## WHAT YOU NEED TO DO
Keep only the lines of the data below that contain "shown", and copy them.

▼

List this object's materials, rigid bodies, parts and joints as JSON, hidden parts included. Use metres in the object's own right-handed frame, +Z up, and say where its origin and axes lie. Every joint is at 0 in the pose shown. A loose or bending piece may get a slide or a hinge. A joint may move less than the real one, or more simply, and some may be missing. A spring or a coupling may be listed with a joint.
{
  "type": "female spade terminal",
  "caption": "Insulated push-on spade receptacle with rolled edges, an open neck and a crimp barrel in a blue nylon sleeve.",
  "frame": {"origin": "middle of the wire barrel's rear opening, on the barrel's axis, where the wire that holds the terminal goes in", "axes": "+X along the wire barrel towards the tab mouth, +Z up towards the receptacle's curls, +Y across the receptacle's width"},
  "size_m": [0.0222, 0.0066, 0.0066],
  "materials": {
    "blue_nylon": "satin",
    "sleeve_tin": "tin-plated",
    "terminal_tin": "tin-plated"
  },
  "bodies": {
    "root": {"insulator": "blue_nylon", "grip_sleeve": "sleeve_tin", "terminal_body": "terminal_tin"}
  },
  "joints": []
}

▲
▼

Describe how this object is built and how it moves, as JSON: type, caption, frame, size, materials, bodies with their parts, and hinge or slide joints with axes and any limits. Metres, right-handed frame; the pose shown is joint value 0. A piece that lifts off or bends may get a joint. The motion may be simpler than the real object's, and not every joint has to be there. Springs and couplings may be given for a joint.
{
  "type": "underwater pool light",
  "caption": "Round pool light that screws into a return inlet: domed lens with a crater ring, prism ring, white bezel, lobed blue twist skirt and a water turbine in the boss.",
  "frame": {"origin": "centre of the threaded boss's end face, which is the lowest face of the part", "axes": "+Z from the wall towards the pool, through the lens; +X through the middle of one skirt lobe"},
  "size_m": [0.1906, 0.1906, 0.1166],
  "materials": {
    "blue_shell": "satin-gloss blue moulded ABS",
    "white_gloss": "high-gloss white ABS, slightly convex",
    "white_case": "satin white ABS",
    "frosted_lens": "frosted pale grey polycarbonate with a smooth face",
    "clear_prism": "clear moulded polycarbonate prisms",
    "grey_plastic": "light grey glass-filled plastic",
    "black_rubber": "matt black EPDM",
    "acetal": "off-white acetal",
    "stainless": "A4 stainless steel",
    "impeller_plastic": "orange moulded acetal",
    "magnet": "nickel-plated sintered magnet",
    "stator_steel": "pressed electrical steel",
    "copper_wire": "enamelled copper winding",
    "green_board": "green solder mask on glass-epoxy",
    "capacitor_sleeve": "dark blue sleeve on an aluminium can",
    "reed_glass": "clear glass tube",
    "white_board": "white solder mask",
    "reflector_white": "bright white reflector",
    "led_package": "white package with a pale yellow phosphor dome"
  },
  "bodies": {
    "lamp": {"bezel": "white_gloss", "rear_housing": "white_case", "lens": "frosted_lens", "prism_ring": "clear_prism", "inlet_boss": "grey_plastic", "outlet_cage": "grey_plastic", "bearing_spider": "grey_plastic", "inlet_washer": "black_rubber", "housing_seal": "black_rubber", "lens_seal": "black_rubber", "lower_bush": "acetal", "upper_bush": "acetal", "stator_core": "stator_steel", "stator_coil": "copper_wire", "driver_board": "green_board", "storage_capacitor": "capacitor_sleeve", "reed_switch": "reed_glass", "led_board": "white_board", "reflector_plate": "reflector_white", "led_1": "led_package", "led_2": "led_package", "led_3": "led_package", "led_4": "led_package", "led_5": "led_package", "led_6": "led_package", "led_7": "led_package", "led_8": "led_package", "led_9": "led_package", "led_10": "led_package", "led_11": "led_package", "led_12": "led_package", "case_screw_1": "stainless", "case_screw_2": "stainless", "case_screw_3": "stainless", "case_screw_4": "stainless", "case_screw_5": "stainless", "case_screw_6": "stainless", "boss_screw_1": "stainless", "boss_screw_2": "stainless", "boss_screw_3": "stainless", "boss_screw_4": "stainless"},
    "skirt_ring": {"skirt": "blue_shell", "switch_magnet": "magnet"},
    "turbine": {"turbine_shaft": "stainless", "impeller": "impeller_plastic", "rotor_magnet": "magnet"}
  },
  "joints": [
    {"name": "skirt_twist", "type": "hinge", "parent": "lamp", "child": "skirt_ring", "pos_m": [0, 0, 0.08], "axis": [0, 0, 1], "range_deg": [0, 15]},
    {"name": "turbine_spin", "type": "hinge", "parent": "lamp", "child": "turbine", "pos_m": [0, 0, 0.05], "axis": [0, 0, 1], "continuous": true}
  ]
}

▲

## TASK RESPONSE
List this object's materials, rigid bodies, parts and joints as JSON, hidden parts included. Use metres in the object's own right-handed frame, +Z up, and say where its origin and axes lie. Every joint is at 0 in the pose shown. A loose or bending piece may get a slide or a hinge. A joint may move less than the real one, or more simply, and some may be missing. A spring or a coupling may be listed with a joint.
Describe how this object is built and how it moves, as JSON: type, caption, frame, size, materials, bodies with their parts, and hinge or slide joints with axes and any limits. Metres, right-handed frame; the pose shown is joint value 0. A piece that lifts off or bends may get a joint. The motion may be simpler than the real object's, and not every joint has to be there. Springs and couplings may be given for a joint.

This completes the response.